■ Task directions
From the data that follows, print exactly the lines starting at the one containing "checks and files" and ending at the one containing "in imported if"; include both of them and nothing more.
::: Data supplied :::
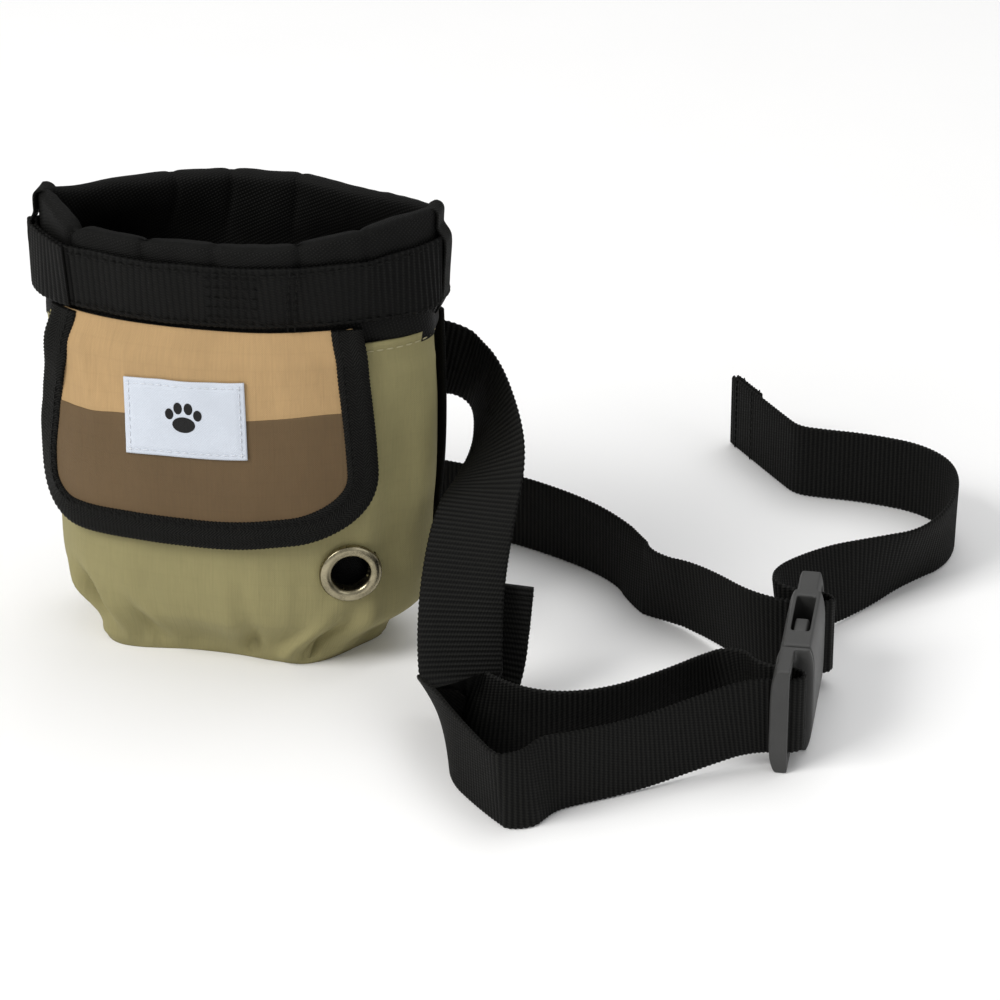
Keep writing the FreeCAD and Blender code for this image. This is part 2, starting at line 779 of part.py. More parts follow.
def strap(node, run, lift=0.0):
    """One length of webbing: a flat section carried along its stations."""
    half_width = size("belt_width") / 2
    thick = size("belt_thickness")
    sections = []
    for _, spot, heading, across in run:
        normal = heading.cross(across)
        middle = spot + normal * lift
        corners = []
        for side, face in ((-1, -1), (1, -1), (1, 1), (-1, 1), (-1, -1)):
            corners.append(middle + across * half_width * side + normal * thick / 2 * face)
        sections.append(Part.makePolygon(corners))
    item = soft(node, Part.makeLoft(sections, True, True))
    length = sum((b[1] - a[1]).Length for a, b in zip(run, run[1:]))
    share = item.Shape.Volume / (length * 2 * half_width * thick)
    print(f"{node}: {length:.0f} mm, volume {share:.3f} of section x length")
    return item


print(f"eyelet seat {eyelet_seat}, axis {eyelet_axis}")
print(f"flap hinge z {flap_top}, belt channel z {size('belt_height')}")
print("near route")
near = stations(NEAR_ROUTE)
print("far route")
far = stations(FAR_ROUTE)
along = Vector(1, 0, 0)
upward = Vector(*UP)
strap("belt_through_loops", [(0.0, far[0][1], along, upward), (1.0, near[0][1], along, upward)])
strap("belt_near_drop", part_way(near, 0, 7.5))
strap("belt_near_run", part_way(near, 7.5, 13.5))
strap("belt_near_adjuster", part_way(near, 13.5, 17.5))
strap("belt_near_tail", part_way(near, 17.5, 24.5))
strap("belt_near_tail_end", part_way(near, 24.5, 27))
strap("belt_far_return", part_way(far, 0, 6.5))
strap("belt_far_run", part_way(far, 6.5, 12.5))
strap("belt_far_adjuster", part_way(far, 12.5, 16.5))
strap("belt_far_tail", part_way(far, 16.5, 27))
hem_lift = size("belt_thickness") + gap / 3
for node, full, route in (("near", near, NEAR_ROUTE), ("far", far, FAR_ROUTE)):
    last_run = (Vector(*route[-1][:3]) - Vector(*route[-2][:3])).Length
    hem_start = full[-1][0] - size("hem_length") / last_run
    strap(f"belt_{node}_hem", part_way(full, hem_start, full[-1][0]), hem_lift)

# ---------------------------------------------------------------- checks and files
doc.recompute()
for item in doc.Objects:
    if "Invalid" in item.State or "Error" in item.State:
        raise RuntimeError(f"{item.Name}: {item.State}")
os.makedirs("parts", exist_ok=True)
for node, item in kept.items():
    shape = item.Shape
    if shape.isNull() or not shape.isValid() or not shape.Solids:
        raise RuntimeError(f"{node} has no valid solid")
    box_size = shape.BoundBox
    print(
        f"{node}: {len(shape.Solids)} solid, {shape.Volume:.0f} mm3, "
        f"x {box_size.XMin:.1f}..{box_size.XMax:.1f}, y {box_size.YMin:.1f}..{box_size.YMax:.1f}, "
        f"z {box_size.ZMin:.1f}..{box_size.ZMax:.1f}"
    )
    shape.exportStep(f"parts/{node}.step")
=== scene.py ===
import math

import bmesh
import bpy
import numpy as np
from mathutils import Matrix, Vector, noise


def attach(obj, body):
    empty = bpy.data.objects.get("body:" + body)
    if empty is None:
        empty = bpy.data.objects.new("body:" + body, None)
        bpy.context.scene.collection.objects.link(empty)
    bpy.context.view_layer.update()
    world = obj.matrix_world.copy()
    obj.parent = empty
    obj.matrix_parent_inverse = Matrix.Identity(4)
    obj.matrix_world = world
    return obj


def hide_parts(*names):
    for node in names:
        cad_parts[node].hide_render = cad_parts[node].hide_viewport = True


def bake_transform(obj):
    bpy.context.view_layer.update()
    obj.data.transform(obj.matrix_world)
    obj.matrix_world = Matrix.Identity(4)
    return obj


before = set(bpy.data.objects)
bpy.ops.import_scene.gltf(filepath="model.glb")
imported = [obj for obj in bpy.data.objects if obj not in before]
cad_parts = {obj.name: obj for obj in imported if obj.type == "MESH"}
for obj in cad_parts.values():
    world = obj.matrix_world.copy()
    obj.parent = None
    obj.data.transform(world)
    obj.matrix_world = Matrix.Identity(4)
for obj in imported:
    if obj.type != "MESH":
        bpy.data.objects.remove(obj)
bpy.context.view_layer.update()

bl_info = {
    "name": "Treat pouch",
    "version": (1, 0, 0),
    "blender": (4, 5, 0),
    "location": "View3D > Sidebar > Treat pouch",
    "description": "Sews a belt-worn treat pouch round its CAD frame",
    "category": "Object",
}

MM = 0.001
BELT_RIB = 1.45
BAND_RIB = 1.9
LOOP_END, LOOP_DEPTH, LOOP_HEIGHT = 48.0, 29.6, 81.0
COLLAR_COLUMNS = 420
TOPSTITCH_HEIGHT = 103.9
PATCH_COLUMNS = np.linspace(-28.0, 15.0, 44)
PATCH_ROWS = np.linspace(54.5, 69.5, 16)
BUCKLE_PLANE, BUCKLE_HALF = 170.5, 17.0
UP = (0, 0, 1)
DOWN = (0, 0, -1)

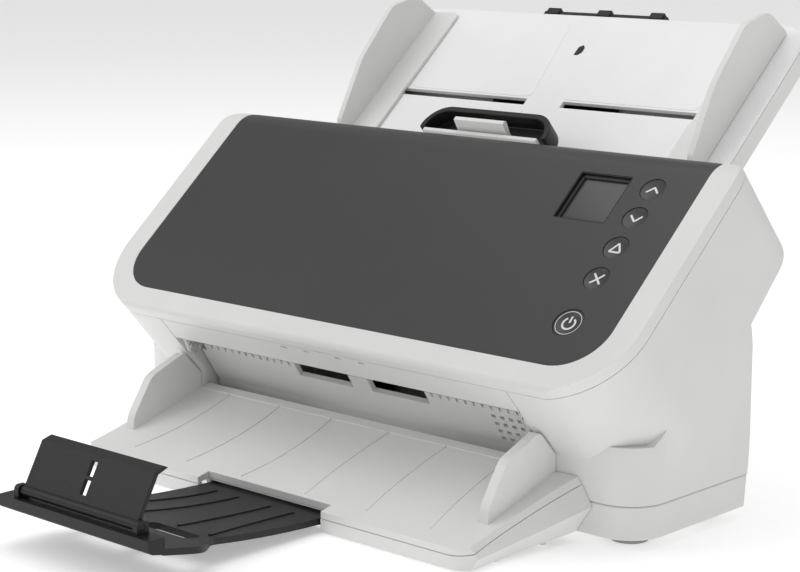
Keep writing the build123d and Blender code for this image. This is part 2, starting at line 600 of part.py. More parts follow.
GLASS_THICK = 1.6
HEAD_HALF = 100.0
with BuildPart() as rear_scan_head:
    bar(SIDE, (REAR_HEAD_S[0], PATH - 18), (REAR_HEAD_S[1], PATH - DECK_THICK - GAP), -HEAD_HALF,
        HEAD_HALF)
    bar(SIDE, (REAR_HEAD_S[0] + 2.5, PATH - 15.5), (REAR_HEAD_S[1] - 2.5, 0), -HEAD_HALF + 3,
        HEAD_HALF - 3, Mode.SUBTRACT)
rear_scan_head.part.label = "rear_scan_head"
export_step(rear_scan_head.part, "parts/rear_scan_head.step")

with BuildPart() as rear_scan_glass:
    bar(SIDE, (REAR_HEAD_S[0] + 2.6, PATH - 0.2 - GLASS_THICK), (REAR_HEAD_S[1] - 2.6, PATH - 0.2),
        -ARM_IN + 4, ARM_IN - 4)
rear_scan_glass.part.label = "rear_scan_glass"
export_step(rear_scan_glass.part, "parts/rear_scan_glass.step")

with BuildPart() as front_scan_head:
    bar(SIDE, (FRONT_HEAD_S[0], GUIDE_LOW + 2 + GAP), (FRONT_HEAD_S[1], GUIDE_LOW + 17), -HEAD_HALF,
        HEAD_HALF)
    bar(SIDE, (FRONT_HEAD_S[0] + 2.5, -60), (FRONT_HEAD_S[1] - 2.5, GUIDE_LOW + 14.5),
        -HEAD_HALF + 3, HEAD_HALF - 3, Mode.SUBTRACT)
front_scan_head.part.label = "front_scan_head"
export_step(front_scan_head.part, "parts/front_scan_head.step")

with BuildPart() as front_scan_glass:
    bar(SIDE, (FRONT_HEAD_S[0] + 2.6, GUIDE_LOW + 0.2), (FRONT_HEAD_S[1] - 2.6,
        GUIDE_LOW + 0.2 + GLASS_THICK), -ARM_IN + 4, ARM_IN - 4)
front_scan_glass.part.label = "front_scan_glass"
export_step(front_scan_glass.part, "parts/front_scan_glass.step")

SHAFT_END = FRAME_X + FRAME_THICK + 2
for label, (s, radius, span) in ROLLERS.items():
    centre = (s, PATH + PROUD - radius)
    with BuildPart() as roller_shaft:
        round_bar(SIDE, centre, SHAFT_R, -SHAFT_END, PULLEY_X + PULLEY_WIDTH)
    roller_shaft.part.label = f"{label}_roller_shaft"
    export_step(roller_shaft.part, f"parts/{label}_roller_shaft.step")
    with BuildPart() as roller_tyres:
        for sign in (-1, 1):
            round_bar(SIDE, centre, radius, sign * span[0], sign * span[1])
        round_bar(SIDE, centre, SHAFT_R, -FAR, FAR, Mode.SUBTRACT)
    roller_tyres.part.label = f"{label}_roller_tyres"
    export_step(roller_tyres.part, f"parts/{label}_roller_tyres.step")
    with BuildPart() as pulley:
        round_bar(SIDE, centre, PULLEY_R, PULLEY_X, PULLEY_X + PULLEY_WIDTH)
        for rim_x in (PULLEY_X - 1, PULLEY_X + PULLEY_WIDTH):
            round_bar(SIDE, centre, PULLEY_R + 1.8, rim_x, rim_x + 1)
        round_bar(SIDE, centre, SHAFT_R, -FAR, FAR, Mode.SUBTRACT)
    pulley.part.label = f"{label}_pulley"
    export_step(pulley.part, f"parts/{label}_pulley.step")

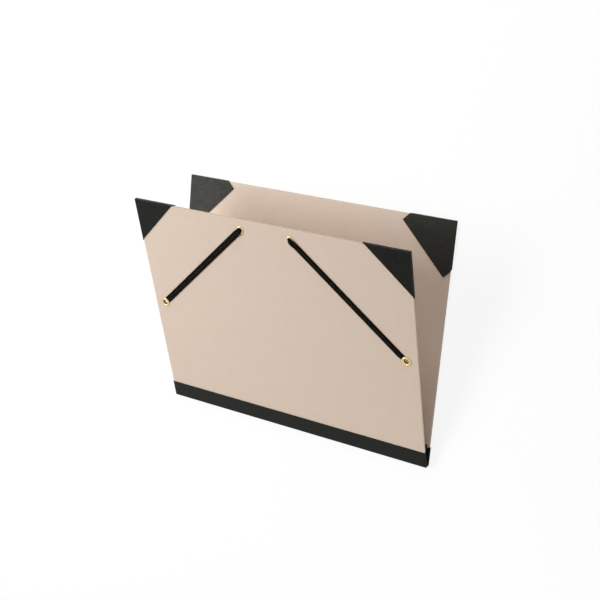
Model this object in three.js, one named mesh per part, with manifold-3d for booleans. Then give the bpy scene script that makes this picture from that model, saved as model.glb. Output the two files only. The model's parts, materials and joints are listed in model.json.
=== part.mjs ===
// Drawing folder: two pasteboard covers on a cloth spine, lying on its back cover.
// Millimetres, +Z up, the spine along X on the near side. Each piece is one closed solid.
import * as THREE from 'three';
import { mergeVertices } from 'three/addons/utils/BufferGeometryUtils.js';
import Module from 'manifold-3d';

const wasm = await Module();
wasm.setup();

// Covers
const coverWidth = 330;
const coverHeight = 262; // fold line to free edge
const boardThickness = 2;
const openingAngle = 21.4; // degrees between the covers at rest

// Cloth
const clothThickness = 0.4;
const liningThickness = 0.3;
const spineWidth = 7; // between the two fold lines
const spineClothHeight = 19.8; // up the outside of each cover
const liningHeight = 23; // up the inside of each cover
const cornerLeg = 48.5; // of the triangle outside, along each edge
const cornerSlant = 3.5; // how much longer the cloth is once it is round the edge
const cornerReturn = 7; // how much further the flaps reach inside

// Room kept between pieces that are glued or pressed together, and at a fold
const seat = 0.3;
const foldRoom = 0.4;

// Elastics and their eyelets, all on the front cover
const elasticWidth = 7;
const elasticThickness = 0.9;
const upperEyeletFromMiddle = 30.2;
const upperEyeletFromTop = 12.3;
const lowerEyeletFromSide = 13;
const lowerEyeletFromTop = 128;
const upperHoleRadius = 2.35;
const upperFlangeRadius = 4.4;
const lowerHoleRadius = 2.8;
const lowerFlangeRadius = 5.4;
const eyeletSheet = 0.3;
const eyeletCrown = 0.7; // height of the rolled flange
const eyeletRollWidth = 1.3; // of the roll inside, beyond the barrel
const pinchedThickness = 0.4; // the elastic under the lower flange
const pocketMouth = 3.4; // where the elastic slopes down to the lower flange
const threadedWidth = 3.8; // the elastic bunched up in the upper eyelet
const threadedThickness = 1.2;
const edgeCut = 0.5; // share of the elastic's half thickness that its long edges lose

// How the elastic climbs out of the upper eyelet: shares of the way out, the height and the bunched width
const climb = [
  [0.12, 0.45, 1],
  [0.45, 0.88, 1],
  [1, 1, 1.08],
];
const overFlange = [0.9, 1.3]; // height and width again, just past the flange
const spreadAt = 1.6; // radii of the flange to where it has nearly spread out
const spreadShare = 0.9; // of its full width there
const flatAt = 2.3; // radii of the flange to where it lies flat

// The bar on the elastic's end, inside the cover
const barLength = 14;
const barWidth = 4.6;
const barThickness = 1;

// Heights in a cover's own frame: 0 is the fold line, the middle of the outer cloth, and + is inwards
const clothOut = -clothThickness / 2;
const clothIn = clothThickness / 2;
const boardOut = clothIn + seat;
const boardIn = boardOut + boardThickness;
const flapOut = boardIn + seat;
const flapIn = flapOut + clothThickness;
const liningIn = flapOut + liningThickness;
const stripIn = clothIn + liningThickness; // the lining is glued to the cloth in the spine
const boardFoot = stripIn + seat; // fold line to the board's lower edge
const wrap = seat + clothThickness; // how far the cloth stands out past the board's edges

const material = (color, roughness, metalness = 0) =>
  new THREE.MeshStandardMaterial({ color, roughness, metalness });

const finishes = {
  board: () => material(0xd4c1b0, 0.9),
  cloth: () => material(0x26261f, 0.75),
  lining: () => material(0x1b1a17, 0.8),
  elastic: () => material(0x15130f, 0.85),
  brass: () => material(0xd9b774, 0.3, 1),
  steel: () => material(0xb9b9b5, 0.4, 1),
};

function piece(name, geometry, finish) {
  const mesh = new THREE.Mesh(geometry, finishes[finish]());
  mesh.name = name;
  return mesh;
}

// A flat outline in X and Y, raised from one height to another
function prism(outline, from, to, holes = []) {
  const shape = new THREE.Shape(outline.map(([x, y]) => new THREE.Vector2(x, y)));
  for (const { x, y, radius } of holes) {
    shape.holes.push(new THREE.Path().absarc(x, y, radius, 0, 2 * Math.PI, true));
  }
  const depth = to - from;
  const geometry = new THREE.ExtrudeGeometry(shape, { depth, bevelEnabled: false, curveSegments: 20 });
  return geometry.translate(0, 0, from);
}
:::
■ Result of this exercise
# ---------------------------------------------------------------- checks and files
doc.recompute()
for item in doc.Objects:
    if "Invalid" in item.State or "Error" in item.State:
        raise RuntimeError(f"{item.Name}: {item.State}")
os.makedirs("parts", exist_ok=True)
for node, item in kept.items():
    shape = item.Shape
    if shape.isNull() or not shape.isValid() or not shape.Solids:
        raise RuntimeError(f"{node} has no valid solid")
    box_size = shape.BoundBox
    print(
        f"{node}: {len(shape.Solids)} solid, {shape.Volume:.0f} mm3, "
        f"x {box_size.XMin:.1f}..{box_size.XMax:.1f}, y {box_size.YMin:.1f}..{box_size.YMax:.1f}, "
        f"z {box_size.ZMin:.1f}..{box_size.ZMax:.1f}"
    )
    shape.exportStep(f"parts/{node}.step")
=== scene.py ===
import math

import bmesh
import bpy
import numpy as np
from mathutils import Matrix, Vector, noise


def attach(obj, body):
    empty = bpy.data.objects.get("body:" + body)
    if empty is None:
        empty = bpy.data.objects.new("body:" + body, None)
        bpy.context.scene.collection.objects.link(empty)
    bpy.context.view_layer.update()
    world = obj.matrix_world.copy()
    obj.parent = empty
    obj.matrix_parent_inverse = Matrix.Identity(4)
    obj.matrix_world = world
    return obj


def hide_parts(*names):
    for node in names:
        cad_parts[node].hide_render = cad_parts[node].hide_viewport = True


def bake_transform(obj):
    bpy.context.view_layer.update()
    obj.data.transform(obj.matrix_world)
    obj.matrix_world = Matrix.Identity(4)
    return obj


before = set(bpy.data.objects)
bpy.ops.import_scene.gltf(filepath="model.glb")
imported = [obj for obj in bpy.data.objects if obj not in before]
cad_parts = {obj.name: obj for obj in imported if obj.type == "MESH"}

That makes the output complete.